5. Gonzo experiment getting dicey

It looks like it's almost time to give up on the Adrian Gonzalez experiment in right field. What exactly does that mean for Kevin Youkilis and Will Middlebrooks? It's tough to say at this point, but Gonzalez has looked shaky in the past week out in right. His willingness to play wherever he's needed is admirable, but there's just so much that could go wrong out there. He's painfully slow, which was obvious on Ryan Dempster's triple on Friday afternoon. Gonzalez dove on that play as well, offering another reminder that he's putting himself in danger out there, especially given his shoulder problems in the past.

6. Down on the farm

A handful of Red Sox prospects are giving fans hope for the future. Middlebrooks has obviously been tremendous since being called up, but if you dig a little deeper, you'll find the real young guns are tearing things up this season. Jackie Bradley Jr. and Matt Barnes, first-round picks from just a year ago, have been terrific in their first full seasons. You can read all about that right here.

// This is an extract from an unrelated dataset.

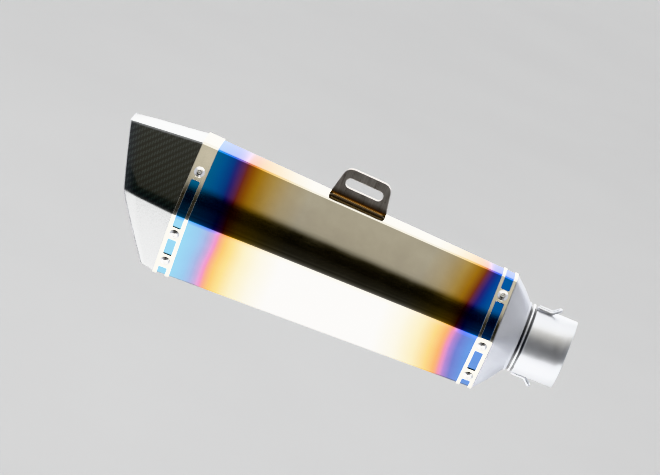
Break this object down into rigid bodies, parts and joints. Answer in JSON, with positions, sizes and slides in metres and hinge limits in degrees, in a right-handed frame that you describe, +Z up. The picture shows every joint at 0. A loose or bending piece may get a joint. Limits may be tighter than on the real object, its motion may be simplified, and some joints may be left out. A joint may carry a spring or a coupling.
{
  "type": "exhaust muffler",
  "caption": "Slip-on motorcycle muffler: tapered six-sided heat-tinted sleeve, slash-cut carbon end cap, riveted bands, front cone, inlet pipe, hanger bracket and perforated core.",
  "frame": {"origin": "centre of the inlet pipe's open end, on the pipe's axis", "axes": "+X along the muffler towards the inlet, +Z up towards the hanger bracket, Y across the narrow way"},
  "size_m": [0.4377, 0.103, 0.1551],
  "materials": {
    "tinted_titanium": "polished, heat tinted blue, purple and gold at both ends",
    "polished_band": "polished",
    "carbon_twill": "gloss lacquer over 2x2 twill carbon weave",
    "blasted_steel": "bead blasted, matte",
    "satin_steel": "satin",
    "dark_bracket_steel": "brushed, darkened by heat",
    "rivet_steel": "bright",
    "core_steel": "plain, heat stained",
    "glass_wool": "fibrous",
    "steel_wool": "fibrous metal wool"
  },
  "bodies": {
    "root": {"sleeve": "tinted_titanium", "front_band": "polished_band", "rear_band": "polished_band", "end_cap": "carbon_twill", "front_cone": "blasted_steel", "neck_ridge": "satin_steel", "inlet_pipe": "satin_steel", "upper_spring_hook": "satin_steel", "lower_spring_hook": "satin_steel", "perforated_core": "core_steel", "steel_wool_wrap": "steel_wool", "glass_wool_packing": "glass_wool", "front_core_plate": "core_steel", "rear_core_plate": "core_steel", "outlet_tube": "core_steel", "hanger_bracket": "dark_bracket_steel", "bracket_weld_left": "dark_bracket_steel", "bracket_weld_right": "dark_bracket_steel", "front_rivet_1": "rivet_steel", "front_rivet_2": "rivet_steel", "front_rivet_3": "rivet_steel", "front_rivet_4": "rivet_steel", "front_rivet_5": "rivet_steel", "front_rivet_6": "rivet_steel", "rear_rivet_1": "rivet_steel", "rear_rivet_2": "rivet_steel", "rear_rivet_3": "rivet_steel", "rear_rivet_4": "rivet_steel", "rear_rivet_5": "rivet_steel", "rear_rivet_6": "rivet_steel"}
  },
  "joints": []
}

Four Observations Around Baseball

1. Back in a New York groove

We touched on the Yankees in this place last week, but we have to mention them again this week, because the Yankees haven't lost a game since. The Bombers are the hottest team in baseball right now, and they're looking like the best team in the bigs. The Yankees fell to .500 on May 21 at 21-21. Since then, they're 19-4, a stretch that has propelled them to the front of the AL East pack, and leaves them percentage points behind the Dodgers for the best record in baseball. They're eating up interleague play, with all of the nine wins on this streak coming against the NL, capped with a very impressive sweep of the Nationals over the weekend in Washington.

2. Perfect Cain

Matt Cain was simply unreal last week in his perfect game against the Houston Astros. The gem reinforced the notion that the big right-hander has become the ace of that Giants rotation, jumping ahead of Tim Lincecum. Cain is finally starting to get some run support for seemingly the first time in his career, and he's making the most of it. He's one of the leading candidates to start for the NL in the All-Star Game, with his record up to 8-2 to go along with a 2.18 ERA. The most impressive number for Cain this season, however, may be 6.00. That's his strikeout-to-walk ratio, the best in the league, as he now has 96 strikeouts to just 16 walks.

3. Kings of the hill

NL All-Star Game manager Tony La Russa will have his work cut out for him when it comes to deciding who will be his starting pitcher. We mentioned Cain already, but there are options, no doubt. Mets knuckleballer R.A. Dickey has been the real surprise when it comes to pitching dominance. The knuckleballer — who just missed a no-hitter this week — has been virtually unhittable this season, and he keeps getting better. Stephen Strasburg is also up for consideration, assuming his innings limit doesn't keep him from making the trip to Kansas City. Lance Lynn, who La Russa is familiar with, is also a candidate.

4. Votto-matic

Remember when some people laughed at the Reds for giving Joey Votto a huge extension? Well, the early returns have been pretty darn good. The first baseman is playing out of his mind right now, hitting .459 over his last 10 games with three home runs and nine RBIs over that stretch. Votto has been unreal in June, hitting .491 for the month as well. He's arguably the best hitter in baseball. His hit tool is through the roof, thanks in large part to the fact that he's not afraid to take a walk. Add that up, and you see where his league-leading .489 on-base percentage comes from.

Three Things to Watch This Week

1. Mr. Stanton comes to Boston

If you have tickets to any of the Red Sox-Marlins games at Fenway this week, be sure to get there as early as you can. And if you're there for Marlins batting practice and you're in the bleachers, look out for your life. That's because Giancarlo Stanton will be in town. There is no one in baseball with better raw power than this Stanton, and there's a chance he may put a ball through the Monster this week.

2. Will Theo start wheeling and dealing?

Keep an eye on the Cubs. They're the worst team in the majors by far, and Theo Epstein and Co. don't sound afraid to start selling off pieces. With the new playoff system in place, there figures to be fewer sellers and more buyers, which of course, only helps the Cubs. After watching Dempster dominate the Red Sox on Friday, he's someone who you have to think will be moved at some point. The same could also be said for Matt Garza and a handful of position players.

3. Seven in a row for A.J.?

A.J. Burnett is fitting in quite nicely for the Pittsburgh Pirates after an awful tenure with the Yankees. In fact, Burnett became the first Pirates pitcher since 1990 to win six straight starts when he beat the Indians on Sunday afternoon. The Buccos probably don't hate that kind of mojo, as the '90 season marked the first of three straight NLCS appearances for Pittsburgh.